Amnesty International said that 9,460 asylum seekers were forcibly returned to their homeland - a 300 per cent increase on the previous year.

Meanwhile, the rate of asylum applications accepted by European states plummeted — dropping from 60 per cent in September 2015 to 33 per cent in December last year.

Many of them face death, torture or other human rights abuse on their return, the charity said. The number of civilians being killed in Afghanistan is currently at a record high.

In their determination to increase the number of deportations, European governments are implementing a policy that is reckless and unlawful," said Anna Shea, Amnesty’s researcher on refugee and migrant rights.

"Wilfully blind to the evidence that violence is at a record high and no part of Afghanistan is safe, they are putting people at risk of torture, kidnapping, death and other horrors."

Those deported from European countries included a number of unaccompanied children, some of whom were sent to parts of Afghanistan they were unfamiliar with and where they did not know anyone, the charity said.

The United Nations said 11,418 civilians were killed or injured in Afghanistan last year, many of them by groups including the Taliban and Isis.

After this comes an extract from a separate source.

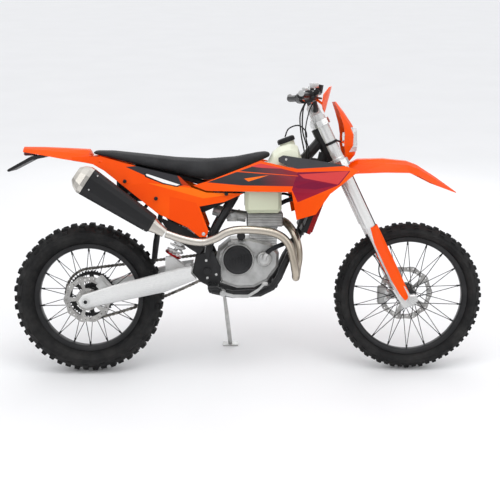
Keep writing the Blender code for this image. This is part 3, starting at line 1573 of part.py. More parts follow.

Among those who have been sent back to the country by European states, many report living in terror in a country they barely know. One young person, referred to as Farid, was deported from Norway in May 2017, despite not having lived in the country since he was a child.

He told Amnesty: “I am scared. I don’t know anything about Afghanistan. Where will I go? I don’t have funds to live alone and I can’t live with relatives because they will see that I don’t pray.”

Deportees risk persecution in Afghanistan if they are members of a religious minority, such as Christianity.

They also risk death or indefinite detention for for their sexual orientation, since consensual same-sex relations are criminalised in the country.

Horia Mosadiq, Amnesty’s Afghanistan researcher, said: “These returns brazenly violate international law and must stop immediately. The same European countries that once pledged support for a better future for Afghans are now crushing their hopes and abandoning them to a country that has become even more dangerous since they fled.”

In a leaked document published in September, European Union agencies acknowledged Afghanistan’s “worsening security situation and threats to which people are exposed,” as well as the “record levels of terrorist attacks and civilian casualties”.

Nevertheless, they insisted “more than 80,000 persons could potentially need to be returned in the near future”. The agencies have been accused of using international aid to blackmail Afghanistan into accepting refugees.